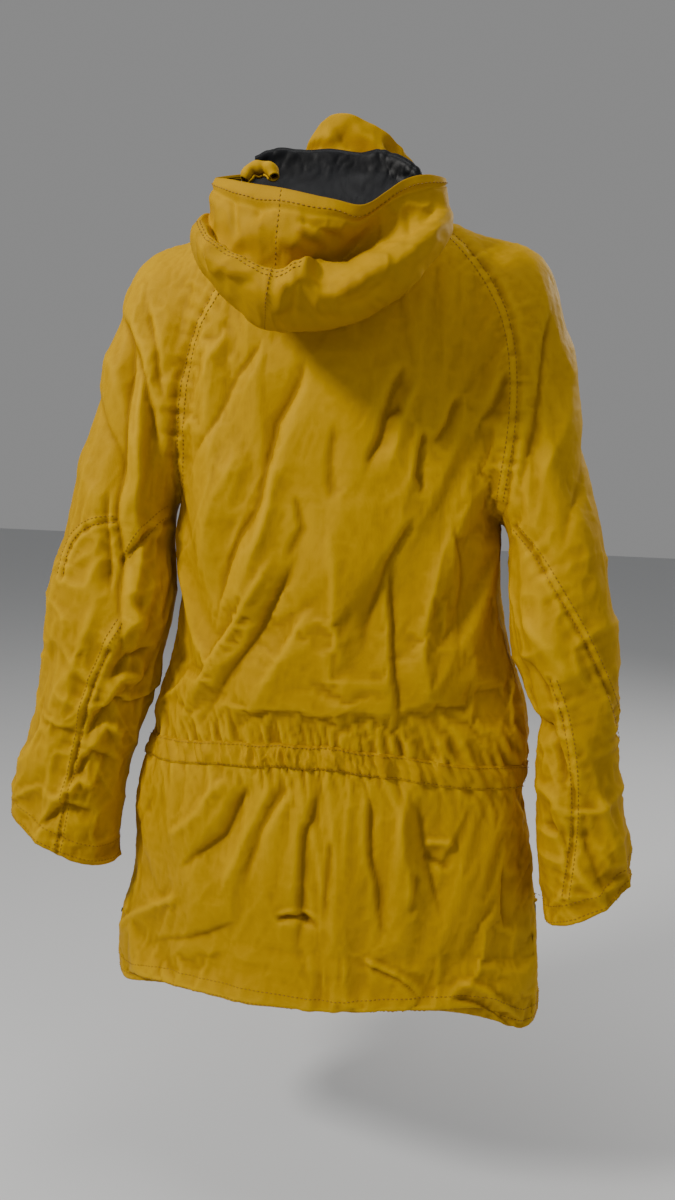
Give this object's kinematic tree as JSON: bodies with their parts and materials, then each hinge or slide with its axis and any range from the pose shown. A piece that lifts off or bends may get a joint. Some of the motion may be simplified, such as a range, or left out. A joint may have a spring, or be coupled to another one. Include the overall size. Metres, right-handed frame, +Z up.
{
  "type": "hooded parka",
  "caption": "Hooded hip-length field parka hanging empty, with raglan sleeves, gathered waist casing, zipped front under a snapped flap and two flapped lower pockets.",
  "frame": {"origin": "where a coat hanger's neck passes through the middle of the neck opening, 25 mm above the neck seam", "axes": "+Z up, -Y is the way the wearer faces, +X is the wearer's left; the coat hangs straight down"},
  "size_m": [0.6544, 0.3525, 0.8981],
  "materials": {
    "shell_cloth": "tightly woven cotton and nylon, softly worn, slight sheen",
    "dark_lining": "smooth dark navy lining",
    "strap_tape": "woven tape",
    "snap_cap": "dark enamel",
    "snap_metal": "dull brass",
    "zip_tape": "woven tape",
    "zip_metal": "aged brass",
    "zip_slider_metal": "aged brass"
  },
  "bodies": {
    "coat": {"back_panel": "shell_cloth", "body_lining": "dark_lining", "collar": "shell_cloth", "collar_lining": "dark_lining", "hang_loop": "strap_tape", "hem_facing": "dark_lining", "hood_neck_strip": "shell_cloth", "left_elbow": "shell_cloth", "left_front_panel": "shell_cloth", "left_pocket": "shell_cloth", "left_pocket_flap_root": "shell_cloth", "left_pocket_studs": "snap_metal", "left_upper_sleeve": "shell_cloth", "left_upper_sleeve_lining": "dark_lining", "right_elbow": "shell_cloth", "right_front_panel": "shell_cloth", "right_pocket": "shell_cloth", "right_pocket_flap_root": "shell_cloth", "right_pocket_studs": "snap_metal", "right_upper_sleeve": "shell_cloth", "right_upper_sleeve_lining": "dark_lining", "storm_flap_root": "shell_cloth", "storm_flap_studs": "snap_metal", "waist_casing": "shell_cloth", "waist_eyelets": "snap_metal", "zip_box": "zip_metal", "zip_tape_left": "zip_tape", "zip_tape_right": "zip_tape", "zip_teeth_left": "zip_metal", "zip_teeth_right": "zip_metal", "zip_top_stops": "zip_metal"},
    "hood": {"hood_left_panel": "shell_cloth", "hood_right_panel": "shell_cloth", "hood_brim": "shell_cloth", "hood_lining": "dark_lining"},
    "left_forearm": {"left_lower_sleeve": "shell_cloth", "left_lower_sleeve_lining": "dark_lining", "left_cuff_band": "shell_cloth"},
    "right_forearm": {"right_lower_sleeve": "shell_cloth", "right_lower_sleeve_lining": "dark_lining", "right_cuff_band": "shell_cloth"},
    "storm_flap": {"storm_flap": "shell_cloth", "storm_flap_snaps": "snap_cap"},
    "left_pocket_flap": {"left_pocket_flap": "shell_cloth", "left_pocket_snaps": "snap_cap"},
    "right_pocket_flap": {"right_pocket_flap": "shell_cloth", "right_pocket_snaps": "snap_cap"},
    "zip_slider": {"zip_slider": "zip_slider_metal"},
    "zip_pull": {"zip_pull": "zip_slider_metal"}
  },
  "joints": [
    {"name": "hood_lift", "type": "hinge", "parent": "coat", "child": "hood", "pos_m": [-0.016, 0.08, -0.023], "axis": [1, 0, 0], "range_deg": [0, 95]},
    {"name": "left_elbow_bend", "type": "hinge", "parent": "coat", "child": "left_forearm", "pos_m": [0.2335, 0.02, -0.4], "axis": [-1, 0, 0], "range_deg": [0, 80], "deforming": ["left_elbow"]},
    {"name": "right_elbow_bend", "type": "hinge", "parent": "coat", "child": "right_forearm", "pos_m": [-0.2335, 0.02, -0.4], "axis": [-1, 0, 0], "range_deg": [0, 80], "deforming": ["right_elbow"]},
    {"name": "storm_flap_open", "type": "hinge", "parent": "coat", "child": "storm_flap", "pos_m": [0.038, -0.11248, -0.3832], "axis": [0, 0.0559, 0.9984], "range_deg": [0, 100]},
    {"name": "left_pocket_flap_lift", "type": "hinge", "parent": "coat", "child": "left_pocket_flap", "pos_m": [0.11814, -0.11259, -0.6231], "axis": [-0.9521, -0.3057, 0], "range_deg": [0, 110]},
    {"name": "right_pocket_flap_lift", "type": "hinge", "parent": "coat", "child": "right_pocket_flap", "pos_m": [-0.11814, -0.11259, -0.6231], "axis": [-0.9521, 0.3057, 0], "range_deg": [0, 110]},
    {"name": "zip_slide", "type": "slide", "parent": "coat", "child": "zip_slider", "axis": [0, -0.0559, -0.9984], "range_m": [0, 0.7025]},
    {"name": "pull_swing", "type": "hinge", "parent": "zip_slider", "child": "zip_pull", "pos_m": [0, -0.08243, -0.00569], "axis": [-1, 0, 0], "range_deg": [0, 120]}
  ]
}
────────────────────
- PROBLEM DESCRIPTION:
From the listing above, reproduce all the lines exactly.

- RESULT:
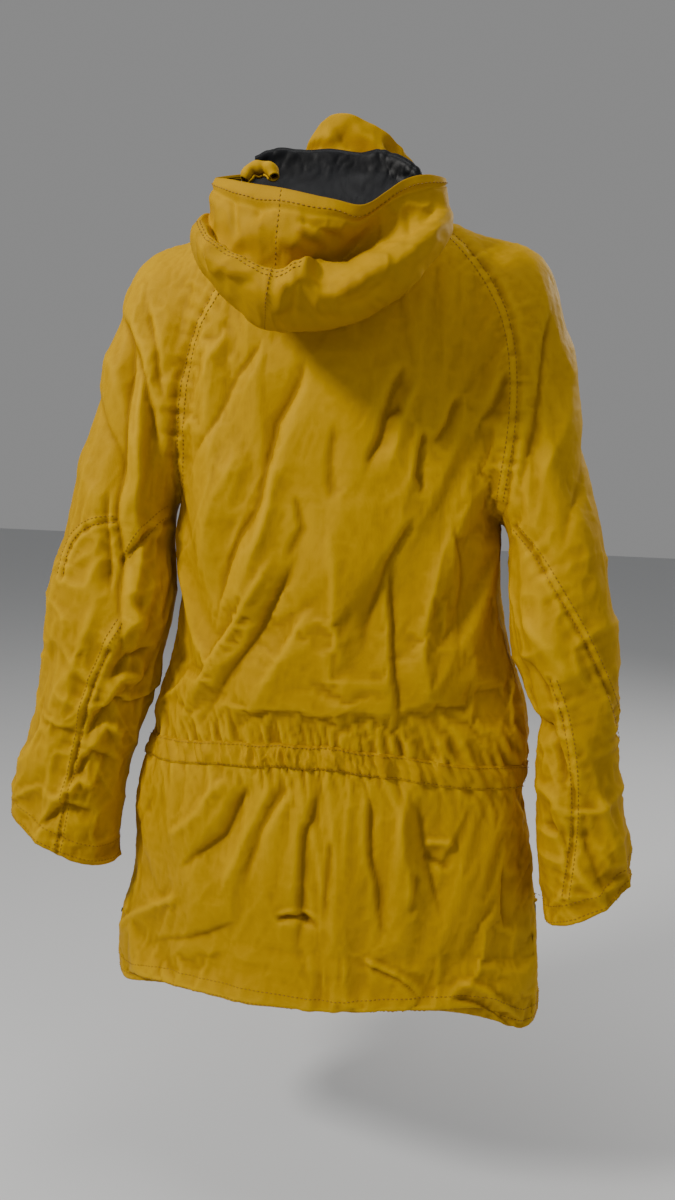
Give this object's kinematic tree as JSON: bodies with their parts and materials, then each hinge or slide with its axis and any range from the pose shown. A piece that lifts off or bends may get a joint. Some of the motion may be simplified, such as a range, or left out. A joint may have a spring, or be coupled to another one. Include the overall size. Metres, right-handed frame, +Z up.
{
  "type": "hooded parka",
  "caption": "Hooded hip-length field parka hanging empty, with raglan sleeves, gathered waist casing, zipped front under a snapped flap and two flapped lower pockets.",
  "frame": {"origin": "where a coat hanger's neck passes through the middle of the neck opening, 25 mm above the neck seam", "axes": "+Z up, -Y is the way the wearer faces, +X is the wearer's left; the coat hangs straight down"},
  "size_m": [0.6544, 0.3525, 0.8981],
  "materials": {
    "shell_cloth": "tightly woven cotton and nylon, softly worn, slight sheen",
    "dark_lining": "smooth dark navy lining",
    "strap_tape": "woven tape",
    "snap_cap": "dark enamel",
    "snap_metal": "dull brass",
    "zip_tape": "woven tape",
    "zip_metal": "aged brass",
    "zip_slider_metal": "aged brass"
  },
  "bodies": {
    "coat": {"back_panel": "shell_cloth", "body_lining": "dark_lining", "collar": "shell_cloth", "collar_lining": "dark_lining", "hang_loop": "strap_tape", "hem_facing": "dark_lining", "hood_neck_strip": "shell_cloth", "left_elbow": "shell_cloth", "left_front_panel": "shell_cloth", "left_pocket": "shell_cloth", "left_pocket_flap_root": "shell_cloth", "left_pocket_studs": "snap_metal", "left_upper_sleeve": "shell_cloth", "left_upper_sleeve_lining": "dark_lining", "right_elbow": "shell_cloth", "right_front_panel": "shell_cloth", "right_pocket": "shell_cloth", "right_pocket_flap_root": "shell_cloth", "right_pocket_studs": "snap_metal", "right_upper_sleeve": "shell_cloth", "right_upper_sleeve_lining": "dark_lining", "storm_flap_root": "shell_cloth", "storm_flap_studs": "snap_metal", "waist_casing": "shell_cloth", "waist_eyelets": "snap_metal", "zip_box": "zip_metal", "zip_tape_left": "zip_tape", "zip_tape_right": "zip_tape", "zip_teeth_left": "zip_metal", "zip_teeth_right": "zip_metal", "zip_top_stops": "zip_metal"},
    "hood": {"hood_left_panel": "shell_cloth", "hood_right_panel": "shell_cloth", "hood_brim": "shell_cloth", "hood_lining": "dark_lining"},
    "left_forearm": {"left_lower_sleeve": "shell_cloth", "left_lower_sleeve_lining": "dark_lining", "left_cuff_band": "shell_cloth"},
    "right_forearm": {"right_lower_sleeve": "shell_cloth", "right_lower_sleeve_lining": "dark_lining", "right_cuff_band": "shell_cloth"},
    "storm_flap": {"storm_flap": "shell_cloth", "storm_flap_snaps": "snap_cap"},
    "left_pocket_flap": {"left_pocket_flap": "shell_cloth", "left_pocket_snaps": "snap_cap"},
    "right_pocket_flap": {"right_pocket_flap": "shell_cloth", "right_pocket_snaps": "snap_cap"},
    "zip_slider": {"zip_slider": "zip_slider_metal"},
    "zip_pull": {"zip_pull": "zip_slider_metal"}
  },
  "joints": [
    {"name": "hood_lift", "type": "hinge", "parent": "coat", "child": "hood", "pos_m": [-0.016, 0.08, -0.023], "axis": [1, 0, 0], "range_deg": [0, 95]},
    {"name": "left_elbow_bend", "type": "hinge", "parent": "coat", "child": "left_forearm", "pos_m": [0.2335, 0.02, -0.4], "axis": [-1, 0, 0], "range_deg": [0, 80], "deforming": ["left_elbow"]},
    {"name": "right_elbow_bend", "type": "hinge", "parent": "coat", "child": "right_forearm", "pos_m": [-0.2335, 0.02, -0.4], "axis": [-1, 0, 0], "range_deg": [0, 80], "deforming": ["right_elbow"]},
    {"name": "storm_flap_open", "type": "hinge", "parent": "coat", "child": "storm_flap", "pos_m": [0.038, -0.11248, -0.3832], "axis": [0, 0.0559, 0.9984], "range_deg": [0, 100]},
    {"name": "left_pocket_flap_lift", "type": "hinge", "parent": "coat", "child": "left_pocket_flap", "pos_m": [0.11814, -0.11259, -0.6231], "axis": [-0.9521, -0.3057, 0], "range_deg": [0, 110]},
    {"name": "right_pocket_flap_lift", "type": "hinge", "parent": "coat", "child": "right_pocket_flap", "pos_m": [-0.11814, -0.11259, -0.6231], "axis": [-0.9521, 0.3057, 0], "range_deg": [0, 110]},
    {"name": "zip_slide", "type": "slide", "parent": "coat", "child": "zip_slider", "axis": [0, -0.0559, -0.9984], "range_m": [0, 0.7025]},
    {"name": "pull_swing", "type": "hinge", "parent": "zip_slider", "child": "zip_pull", "pos_m": [0, -0.08243, -0.00569], "axis": [-1, 0, 0], "range_deg": [0, 120]}
  ]
}